[start]

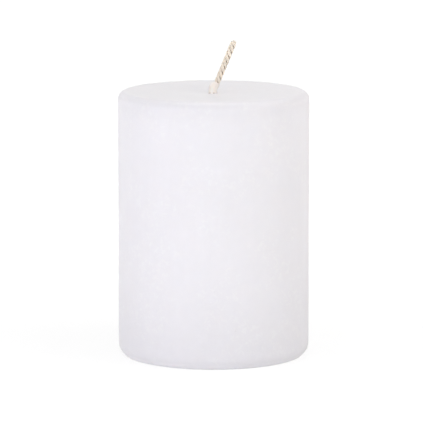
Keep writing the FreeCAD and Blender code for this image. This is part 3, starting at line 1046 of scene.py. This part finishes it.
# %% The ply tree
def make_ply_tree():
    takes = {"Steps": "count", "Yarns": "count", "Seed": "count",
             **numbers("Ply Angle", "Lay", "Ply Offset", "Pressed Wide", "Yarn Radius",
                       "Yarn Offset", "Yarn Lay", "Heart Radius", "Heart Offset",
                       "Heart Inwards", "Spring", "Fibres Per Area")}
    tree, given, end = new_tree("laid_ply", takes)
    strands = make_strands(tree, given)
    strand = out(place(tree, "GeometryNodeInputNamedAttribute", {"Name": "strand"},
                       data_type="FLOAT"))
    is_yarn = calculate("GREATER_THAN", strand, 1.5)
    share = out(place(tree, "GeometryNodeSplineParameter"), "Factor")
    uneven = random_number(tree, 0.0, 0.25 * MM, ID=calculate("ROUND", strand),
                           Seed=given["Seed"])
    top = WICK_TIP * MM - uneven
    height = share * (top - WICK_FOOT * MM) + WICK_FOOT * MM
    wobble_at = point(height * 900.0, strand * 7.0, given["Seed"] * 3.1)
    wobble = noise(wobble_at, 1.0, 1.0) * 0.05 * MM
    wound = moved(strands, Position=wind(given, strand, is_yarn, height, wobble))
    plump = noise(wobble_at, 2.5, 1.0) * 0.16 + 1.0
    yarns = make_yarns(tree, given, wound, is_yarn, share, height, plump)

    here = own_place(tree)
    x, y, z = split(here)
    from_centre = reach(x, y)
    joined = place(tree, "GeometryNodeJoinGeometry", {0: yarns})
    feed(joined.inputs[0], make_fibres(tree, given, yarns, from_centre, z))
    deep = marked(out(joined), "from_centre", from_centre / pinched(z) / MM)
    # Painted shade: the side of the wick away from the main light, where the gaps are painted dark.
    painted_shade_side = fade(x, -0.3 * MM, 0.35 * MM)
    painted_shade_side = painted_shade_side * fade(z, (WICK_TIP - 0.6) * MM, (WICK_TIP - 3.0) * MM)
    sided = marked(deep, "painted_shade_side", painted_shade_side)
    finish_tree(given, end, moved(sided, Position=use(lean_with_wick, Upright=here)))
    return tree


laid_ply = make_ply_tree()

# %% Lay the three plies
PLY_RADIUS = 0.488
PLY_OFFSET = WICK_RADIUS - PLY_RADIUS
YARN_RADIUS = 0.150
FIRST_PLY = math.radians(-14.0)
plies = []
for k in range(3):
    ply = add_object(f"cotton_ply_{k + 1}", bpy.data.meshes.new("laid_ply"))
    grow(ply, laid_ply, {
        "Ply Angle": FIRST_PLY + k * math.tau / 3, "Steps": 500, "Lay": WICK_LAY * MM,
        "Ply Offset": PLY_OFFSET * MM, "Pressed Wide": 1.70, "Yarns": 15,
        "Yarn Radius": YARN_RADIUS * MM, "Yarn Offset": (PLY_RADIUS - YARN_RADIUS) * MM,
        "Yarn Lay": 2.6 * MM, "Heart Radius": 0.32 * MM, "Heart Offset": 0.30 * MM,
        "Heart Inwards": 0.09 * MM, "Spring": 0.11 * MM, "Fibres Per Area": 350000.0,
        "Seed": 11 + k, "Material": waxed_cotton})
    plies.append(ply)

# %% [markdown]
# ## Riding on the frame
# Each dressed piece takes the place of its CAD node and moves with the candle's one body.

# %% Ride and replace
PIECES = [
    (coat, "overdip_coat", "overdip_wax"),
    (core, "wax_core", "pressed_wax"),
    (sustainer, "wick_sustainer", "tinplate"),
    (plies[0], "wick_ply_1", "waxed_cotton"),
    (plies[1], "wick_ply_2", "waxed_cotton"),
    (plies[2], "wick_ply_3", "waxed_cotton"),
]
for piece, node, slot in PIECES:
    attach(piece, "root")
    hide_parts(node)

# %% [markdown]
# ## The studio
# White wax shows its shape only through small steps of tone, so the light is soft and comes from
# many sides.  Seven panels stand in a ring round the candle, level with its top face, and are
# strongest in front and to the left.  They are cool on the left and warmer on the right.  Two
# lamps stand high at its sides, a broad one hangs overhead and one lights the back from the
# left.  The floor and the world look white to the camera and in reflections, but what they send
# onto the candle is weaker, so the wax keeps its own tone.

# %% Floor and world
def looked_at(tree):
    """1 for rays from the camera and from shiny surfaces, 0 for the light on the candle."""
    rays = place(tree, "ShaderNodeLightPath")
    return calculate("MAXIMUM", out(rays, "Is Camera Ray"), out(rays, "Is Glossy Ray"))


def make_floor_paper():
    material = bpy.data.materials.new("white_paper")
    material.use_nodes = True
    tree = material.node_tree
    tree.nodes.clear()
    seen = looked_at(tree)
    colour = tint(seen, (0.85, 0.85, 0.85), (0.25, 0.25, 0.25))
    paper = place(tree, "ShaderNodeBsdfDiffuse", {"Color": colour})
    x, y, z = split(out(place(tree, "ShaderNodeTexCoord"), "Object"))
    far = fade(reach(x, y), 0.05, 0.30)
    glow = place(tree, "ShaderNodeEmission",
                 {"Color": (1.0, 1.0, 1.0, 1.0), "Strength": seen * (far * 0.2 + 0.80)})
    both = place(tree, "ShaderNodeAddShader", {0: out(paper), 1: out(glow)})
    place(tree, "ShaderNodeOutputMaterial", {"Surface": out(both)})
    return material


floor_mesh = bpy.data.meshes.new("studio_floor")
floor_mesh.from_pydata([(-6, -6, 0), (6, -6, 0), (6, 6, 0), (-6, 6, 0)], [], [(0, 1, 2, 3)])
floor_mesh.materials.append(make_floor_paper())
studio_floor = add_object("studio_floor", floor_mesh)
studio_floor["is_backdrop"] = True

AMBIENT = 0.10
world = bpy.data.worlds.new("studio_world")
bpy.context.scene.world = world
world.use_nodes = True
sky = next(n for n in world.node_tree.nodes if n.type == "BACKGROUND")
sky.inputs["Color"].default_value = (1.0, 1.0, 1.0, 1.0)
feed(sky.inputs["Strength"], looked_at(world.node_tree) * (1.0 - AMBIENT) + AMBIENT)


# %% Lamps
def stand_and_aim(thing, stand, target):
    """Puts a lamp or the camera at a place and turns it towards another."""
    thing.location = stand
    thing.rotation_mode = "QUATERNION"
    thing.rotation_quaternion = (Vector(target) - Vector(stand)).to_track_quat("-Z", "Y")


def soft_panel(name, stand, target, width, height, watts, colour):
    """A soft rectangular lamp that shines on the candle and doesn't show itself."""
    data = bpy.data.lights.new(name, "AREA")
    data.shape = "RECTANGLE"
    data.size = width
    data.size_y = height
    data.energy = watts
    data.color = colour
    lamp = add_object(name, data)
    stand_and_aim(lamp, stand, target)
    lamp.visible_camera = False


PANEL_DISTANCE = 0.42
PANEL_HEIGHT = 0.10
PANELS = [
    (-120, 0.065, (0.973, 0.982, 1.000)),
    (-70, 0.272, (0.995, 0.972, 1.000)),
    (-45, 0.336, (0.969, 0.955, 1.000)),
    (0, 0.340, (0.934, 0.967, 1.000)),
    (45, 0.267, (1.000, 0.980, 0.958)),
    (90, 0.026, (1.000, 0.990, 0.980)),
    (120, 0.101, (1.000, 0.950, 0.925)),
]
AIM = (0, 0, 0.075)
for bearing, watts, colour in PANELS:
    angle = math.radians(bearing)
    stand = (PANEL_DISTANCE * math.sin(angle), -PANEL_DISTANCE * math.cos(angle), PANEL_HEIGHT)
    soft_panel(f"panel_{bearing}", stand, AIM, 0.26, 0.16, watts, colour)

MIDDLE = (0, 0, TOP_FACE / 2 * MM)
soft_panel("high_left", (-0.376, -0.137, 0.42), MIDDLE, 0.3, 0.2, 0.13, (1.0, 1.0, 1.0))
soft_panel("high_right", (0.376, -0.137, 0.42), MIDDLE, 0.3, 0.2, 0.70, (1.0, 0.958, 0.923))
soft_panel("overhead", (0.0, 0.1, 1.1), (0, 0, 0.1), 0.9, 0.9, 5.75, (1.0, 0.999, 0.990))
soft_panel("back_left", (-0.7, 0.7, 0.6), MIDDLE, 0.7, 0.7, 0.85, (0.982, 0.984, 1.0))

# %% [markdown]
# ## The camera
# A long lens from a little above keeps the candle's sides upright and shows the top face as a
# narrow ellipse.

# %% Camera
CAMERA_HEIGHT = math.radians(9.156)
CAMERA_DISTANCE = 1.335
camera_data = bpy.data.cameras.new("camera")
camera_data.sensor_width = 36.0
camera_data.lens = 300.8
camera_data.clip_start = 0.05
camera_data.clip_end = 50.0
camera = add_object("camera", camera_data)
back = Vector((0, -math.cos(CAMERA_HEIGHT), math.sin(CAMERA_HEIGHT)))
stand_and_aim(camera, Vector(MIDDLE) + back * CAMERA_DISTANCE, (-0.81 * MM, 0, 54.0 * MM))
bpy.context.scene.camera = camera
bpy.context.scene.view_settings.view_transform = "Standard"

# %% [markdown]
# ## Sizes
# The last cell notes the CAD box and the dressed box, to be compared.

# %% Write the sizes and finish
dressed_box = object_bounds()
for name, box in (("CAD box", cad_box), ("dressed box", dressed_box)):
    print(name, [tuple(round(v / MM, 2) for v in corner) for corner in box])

[end]
[start]

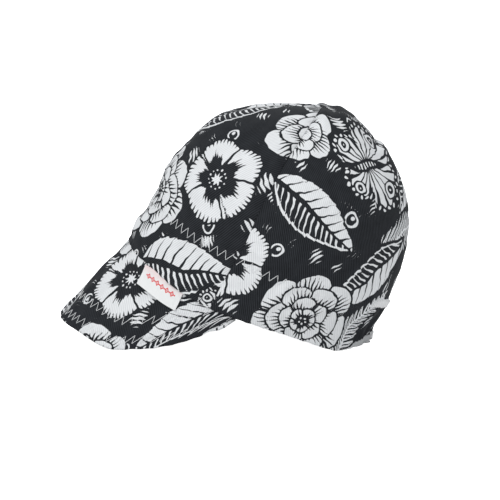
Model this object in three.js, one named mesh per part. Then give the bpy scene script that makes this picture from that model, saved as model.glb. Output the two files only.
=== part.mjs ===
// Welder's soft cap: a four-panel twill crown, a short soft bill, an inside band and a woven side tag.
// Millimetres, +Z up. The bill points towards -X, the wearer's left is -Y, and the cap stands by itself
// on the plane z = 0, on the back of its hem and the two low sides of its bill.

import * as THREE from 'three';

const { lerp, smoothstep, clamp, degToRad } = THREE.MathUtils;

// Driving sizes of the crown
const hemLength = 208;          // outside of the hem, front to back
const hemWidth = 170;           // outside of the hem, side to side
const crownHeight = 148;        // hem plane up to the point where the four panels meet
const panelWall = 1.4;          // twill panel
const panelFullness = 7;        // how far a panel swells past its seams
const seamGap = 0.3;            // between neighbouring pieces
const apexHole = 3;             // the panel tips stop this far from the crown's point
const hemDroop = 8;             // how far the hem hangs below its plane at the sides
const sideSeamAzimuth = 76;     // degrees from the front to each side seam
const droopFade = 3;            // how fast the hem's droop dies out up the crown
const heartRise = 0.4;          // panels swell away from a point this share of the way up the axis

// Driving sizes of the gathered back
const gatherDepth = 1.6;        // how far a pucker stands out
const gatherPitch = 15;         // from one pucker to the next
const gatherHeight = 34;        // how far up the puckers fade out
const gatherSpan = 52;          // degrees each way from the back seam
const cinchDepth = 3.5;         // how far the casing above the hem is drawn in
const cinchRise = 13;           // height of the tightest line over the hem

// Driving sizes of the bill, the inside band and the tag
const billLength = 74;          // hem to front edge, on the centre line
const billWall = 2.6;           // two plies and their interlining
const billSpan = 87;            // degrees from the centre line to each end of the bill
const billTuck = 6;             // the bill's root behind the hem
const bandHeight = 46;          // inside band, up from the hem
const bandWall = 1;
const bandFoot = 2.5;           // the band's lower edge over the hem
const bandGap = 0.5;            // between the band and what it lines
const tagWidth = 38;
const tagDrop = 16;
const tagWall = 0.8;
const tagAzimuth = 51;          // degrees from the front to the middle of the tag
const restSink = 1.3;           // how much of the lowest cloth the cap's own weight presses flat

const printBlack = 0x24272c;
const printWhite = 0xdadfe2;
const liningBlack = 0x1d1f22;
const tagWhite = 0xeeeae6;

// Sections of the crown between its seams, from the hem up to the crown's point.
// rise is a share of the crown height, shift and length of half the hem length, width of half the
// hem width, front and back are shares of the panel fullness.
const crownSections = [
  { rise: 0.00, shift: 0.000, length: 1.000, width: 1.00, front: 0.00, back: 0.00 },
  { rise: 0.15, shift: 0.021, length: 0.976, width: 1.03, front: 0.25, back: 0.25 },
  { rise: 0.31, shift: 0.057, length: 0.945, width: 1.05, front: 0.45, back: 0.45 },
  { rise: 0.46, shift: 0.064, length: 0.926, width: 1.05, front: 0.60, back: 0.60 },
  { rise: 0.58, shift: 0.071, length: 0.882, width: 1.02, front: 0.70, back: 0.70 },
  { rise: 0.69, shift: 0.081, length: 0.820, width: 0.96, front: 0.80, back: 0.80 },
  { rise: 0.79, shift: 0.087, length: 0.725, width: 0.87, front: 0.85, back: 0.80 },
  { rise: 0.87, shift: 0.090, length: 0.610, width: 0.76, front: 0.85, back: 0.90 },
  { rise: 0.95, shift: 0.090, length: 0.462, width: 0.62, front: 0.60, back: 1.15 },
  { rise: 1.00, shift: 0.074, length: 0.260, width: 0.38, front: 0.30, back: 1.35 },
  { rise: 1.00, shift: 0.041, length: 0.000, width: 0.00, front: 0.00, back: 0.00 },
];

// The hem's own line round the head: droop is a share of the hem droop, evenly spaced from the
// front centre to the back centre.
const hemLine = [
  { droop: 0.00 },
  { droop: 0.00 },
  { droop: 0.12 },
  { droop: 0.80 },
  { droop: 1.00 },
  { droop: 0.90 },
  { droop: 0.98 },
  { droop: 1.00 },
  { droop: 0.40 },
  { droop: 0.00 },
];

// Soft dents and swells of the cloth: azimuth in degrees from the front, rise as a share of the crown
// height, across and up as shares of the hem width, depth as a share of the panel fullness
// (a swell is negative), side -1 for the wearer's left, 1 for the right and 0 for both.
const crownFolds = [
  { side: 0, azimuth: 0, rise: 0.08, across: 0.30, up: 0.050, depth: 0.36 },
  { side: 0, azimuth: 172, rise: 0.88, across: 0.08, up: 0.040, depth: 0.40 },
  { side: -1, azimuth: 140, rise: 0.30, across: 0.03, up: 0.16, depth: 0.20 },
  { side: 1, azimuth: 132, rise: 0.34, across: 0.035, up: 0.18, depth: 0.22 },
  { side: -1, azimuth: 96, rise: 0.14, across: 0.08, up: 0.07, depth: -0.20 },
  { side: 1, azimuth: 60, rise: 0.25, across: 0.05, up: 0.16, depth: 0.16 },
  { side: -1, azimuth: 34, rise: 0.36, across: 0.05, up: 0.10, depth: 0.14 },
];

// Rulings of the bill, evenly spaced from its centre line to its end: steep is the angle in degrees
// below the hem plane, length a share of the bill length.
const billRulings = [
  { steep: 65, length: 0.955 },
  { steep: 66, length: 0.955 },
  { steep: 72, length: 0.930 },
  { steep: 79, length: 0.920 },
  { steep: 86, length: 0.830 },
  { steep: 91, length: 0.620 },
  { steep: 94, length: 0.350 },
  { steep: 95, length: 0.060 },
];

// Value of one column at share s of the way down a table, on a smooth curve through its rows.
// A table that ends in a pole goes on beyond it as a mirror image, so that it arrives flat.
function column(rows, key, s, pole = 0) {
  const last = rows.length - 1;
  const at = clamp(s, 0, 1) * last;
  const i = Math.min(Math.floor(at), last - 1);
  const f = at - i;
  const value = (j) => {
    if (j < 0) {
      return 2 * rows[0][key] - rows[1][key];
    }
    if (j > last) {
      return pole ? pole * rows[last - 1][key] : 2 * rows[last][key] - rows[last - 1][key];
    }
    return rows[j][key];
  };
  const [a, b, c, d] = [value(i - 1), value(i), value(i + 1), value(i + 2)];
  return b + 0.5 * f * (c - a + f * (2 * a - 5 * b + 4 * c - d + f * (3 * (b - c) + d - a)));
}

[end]

▶ _Aim_: Of the lines above, retype only those from the line containing "Model this object" through the line containing "smoothstep, clamp, degToRad", including both, exactly.

▶ _Full answer_:
Model this object in three.js, one named mesh per part. Then give the bpy scene script that makes this picture from that model, saved as model.glb. Output the two files only.
=== part.mjs ===
// Welder's soft cap: a four-panel twill crown, a short soft bill, an inside band and a woven side tag.
// Millimetres, +Z up. The bill points towards -X, the wearer's left is -Y, and the cap stands by itself
// on the plane z = 0, on the back of its hem and the two low sides of its bill.

import * as THREE from 'three';

const { lerp, smoothstep, clamp, degToRad } = THREE.MathUtils;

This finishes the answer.